We get a very satisfying twist and surprise reveal that “J.J.” was never truly Jen (though some viewers may have guessed this by the lingering shots of energy left in the ionosphere), and China Anne McClain’s Jen returns! Though Laura Kariuki did a very impressive job playing another version of Jen, it never quite felt the same without China’s really impressive chops and sheer ability to execute action sequences (little sis was handling that all this time and many took that for granted until she was gone). Anissa getting her powers back and hearing that weird but very welcome and familiar breathing sound was a joy. It was also easy to grow to appreciate the changes made to Grace’s powers for the series. Cat-like powers are always pretty cool.
A Passing Over
With the knowledge that the CW would not be moving forward with the Painkiller spin-off series, it was incredibly saddening to see that the last we ever see of these characters, Khalil had to remove memories of the Pierce’s to end the kill order. So no Jennifer and Khalil reunion or goodbye. But one might take solace in knowing the two are still alive and could still find each other. Headcanon and fan fiction can and shall live on strong. There is also every chance that another network could pick up Painkiller, and perhaps even Black Lightning for more seasons. Another spin-off for Anissa and Grace, perhaps even Outsiders would not be a bad idea, but perhaps with a soft reboot making Grace a little closer to her comic counterpart and better developing the pair’s relationship.

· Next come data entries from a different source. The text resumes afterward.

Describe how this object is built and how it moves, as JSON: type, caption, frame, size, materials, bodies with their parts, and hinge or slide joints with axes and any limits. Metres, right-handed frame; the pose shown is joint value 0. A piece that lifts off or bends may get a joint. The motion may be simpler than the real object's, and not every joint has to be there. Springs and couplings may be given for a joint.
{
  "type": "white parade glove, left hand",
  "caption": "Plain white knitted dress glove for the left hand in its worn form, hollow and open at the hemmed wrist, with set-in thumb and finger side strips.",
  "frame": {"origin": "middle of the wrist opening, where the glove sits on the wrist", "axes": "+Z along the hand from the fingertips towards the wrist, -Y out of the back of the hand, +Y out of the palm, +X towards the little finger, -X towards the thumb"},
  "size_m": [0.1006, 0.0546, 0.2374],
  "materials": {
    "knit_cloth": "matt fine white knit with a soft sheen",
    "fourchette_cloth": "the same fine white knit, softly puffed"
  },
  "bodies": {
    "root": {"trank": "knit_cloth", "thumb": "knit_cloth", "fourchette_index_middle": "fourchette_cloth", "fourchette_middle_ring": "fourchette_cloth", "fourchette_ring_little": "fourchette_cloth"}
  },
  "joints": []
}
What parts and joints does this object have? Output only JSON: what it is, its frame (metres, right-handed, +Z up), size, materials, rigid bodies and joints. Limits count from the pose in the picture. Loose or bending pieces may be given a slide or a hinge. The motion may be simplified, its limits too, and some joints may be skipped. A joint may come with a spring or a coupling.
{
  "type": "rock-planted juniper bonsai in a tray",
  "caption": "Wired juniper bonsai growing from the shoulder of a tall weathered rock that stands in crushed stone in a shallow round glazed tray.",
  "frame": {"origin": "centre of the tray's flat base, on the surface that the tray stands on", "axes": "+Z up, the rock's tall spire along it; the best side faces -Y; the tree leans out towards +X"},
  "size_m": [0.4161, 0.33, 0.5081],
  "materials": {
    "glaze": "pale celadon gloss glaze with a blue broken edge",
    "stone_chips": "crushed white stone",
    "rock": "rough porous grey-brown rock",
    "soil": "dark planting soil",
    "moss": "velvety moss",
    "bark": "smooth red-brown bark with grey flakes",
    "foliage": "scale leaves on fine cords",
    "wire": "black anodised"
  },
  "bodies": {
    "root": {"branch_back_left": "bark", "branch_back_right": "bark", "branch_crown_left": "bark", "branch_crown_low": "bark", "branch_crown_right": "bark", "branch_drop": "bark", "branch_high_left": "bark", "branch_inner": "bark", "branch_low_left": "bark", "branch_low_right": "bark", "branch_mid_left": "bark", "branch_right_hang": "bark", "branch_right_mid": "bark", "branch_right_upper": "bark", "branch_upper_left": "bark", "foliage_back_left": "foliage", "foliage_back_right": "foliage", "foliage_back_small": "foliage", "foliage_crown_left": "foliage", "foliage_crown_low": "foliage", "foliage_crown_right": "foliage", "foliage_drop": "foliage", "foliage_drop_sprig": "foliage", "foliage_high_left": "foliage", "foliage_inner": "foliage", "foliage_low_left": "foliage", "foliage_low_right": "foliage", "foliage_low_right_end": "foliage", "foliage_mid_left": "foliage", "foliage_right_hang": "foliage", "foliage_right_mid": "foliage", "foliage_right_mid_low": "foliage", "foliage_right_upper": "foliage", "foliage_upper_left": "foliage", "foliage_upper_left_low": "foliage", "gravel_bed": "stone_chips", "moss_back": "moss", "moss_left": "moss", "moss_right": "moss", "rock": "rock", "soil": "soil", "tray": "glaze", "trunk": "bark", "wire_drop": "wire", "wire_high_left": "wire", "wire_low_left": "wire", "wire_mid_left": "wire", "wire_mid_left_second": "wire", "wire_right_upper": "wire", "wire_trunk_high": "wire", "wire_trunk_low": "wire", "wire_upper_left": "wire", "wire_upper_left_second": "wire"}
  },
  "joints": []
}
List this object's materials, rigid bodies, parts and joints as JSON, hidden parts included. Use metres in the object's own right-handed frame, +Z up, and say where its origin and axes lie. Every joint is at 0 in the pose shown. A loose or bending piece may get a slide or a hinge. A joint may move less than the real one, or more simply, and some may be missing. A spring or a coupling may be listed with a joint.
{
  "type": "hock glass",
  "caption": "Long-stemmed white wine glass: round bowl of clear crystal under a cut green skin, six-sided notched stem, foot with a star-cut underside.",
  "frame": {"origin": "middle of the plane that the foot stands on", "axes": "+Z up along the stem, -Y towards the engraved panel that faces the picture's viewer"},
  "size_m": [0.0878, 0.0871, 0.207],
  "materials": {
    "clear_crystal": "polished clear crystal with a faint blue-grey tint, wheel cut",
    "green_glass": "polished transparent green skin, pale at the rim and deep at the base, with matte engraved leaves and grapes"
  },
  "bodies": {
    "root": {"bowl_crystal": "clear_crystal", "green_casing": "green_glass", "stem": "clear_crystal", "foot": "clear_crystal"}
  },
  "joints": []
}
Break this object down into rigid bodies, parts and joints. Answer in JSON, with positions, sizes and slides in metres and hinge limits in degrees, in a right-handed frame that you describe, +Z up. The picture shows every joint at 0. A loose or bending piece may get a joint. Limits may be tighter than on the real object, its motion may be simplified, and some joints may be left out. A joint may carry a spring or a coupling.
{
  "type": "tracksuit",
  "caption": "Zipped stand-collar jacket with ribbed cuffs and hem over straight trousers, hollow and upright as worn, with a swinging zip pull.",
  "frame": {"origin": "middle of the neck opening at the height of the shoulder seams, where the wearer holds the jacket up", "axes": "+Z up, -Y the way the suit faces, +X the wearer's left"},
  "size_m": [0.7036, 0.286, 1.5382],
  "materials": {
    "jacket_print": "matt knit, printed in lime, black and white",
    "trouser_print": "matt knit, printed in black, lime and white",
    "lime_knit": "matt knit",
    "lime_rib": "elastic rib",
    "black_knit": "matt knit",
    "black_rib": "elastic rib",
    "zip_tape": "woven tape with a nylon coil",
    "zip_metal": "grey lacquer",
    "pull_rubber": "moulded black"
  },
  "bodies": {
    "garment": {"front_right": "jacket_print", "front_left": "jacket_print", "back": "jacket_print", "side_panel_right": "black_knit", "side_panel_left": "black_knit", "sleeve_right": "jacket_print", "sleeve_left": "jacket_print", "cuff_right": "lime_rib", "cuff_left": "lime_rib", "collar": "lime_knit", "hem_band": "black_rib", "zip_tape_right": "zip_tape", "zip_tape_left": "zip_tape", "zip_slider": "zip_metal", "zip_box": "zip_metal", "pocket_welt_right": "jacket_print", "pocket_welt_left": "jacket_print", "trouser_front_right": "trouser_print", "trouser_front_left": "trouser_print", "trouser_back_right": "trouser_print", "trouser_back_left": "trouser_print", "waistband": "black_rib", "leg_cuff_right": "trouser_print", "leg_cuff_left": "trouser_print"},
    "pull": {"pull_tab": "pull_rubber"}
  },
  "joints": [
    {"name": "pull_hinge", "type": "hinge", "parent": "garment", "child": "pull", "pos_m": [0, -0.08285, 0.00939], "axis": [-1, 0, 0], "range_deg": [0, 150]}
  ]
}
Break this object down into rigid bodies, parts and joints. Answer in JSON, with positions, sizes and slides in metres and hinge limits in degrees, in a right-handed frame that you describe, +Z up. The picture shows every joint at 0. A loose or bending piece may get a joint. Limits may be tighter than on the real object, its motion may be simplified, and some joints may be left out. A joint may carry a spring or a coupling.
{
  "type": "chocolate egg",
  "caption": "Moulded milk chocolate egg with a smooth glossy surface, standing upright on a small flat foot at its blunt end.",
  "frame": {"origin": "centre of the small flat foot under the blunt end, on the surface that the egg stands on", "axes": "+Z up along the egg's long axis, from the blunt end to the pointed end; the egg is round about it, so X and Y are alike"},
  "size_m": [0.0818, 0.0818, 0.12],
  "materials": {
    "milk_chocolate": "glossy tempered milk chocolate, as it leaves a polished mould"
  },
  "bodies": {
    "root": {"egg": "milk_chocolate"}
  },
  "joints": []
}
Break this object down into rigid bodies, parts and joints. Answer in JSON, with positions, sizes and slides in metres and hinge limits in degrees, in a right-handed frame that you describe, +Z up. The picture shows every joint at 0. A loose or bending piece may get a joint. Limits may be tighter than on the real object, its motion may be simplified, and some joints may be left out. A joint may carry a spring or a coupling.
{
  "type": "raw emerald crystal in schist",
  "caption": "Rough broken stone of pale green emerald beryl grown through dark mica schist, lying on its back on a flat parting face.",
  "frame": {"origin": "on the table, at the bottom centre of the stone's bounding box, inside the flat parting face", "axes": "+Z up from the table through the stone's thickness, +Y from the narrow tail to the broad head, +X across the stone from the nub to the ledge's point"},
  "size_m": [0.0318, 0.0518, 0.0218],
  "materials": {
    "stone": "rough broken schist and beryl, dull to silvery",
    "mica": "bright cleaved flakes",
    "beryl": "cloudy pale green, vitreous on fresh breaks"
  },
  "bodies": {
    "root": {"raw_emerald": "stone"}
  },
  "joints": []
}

No matter what becomes of the future of Painkiller or Black Lightning, many of us should appreciate what Black Lightning did for a lot of people. Anissa alone, on TV, and perhaps all screens, the very first Black lesbian superhero, was an excellent representation for a lot of people. We also had a very complex and loving Black family with specific relationships from member to member, examples of Black love, and a queer interracial relationship that wasn’t the obligatory one-white-partner variety (Thanks Love, Simon and Love, Victor btw). Plus on top of that, the Black partner was a lead, instead of an add-on instead of the other way around.
Remembering the Cast
Krondon Jones was a deliciously despicable villain who looked like he enjoyed his role, and played it well. James Remar played a very kind and charismatic mentor figure not to be underestimated. Despite still playing a cop (and please, no more copaganda Hollywood), Damon Gupton played Henderson with dignity and respect, to the point that despite the fact he was a cop, it was sad to see the actor go. Occupation changes for cop characters could be done as well, looking at you Jim Gordon.
Chantal Thuy was not the Grace Choi we deserved, but it was not the actress’s fault, but rather the writing for her in this series. Had the writers maintained even some of the character’s original bite and sass, she might have been better. Either way, Thuy did what she was tasked to do well. Jordan Calloway was more than just a handsome face and a hot bod. The man can really act and sell an action sequence. He would have made for an excellent leading man, and Hollywood needs to scoop him up fast whether Painkiller happens with another network or not.
With Christine Adams’ Lynn, we got a highly intelligent, respected, and gifted Black woman doctor and scientist. Both the character and actress were absolutely essential. China Anne McClain is a young, brilliantly talented actress, and while she may or may not return to acting in the future, she is an underrated talent who utterly elevated this project. Nafessa Williams was as talented and fierce as she is lovely, and her entire presence is already sorely missed. Finally, Black Lightning himself, Cress Williams, just as phoine and an excellent actor as always, was a great series lead. He too needs to be cast in more things, the man has a talent for days.
It’s Not Over, Show Up Even Still
Many of us ought to show further support for the series, at least those of us who really loved it and didn’t want to see it end, by talking about it, and purchasing the seasons, including this final season when it becomes available. While it is a joy that DC’s Naomi and an All-American spin-off are coming to the CW, their passing on Painkiller despite a solid premise and cast as well as no more Black Lightning might lead the wrong person to think that there’s some quota: no more than two Black shows on the CW at a time.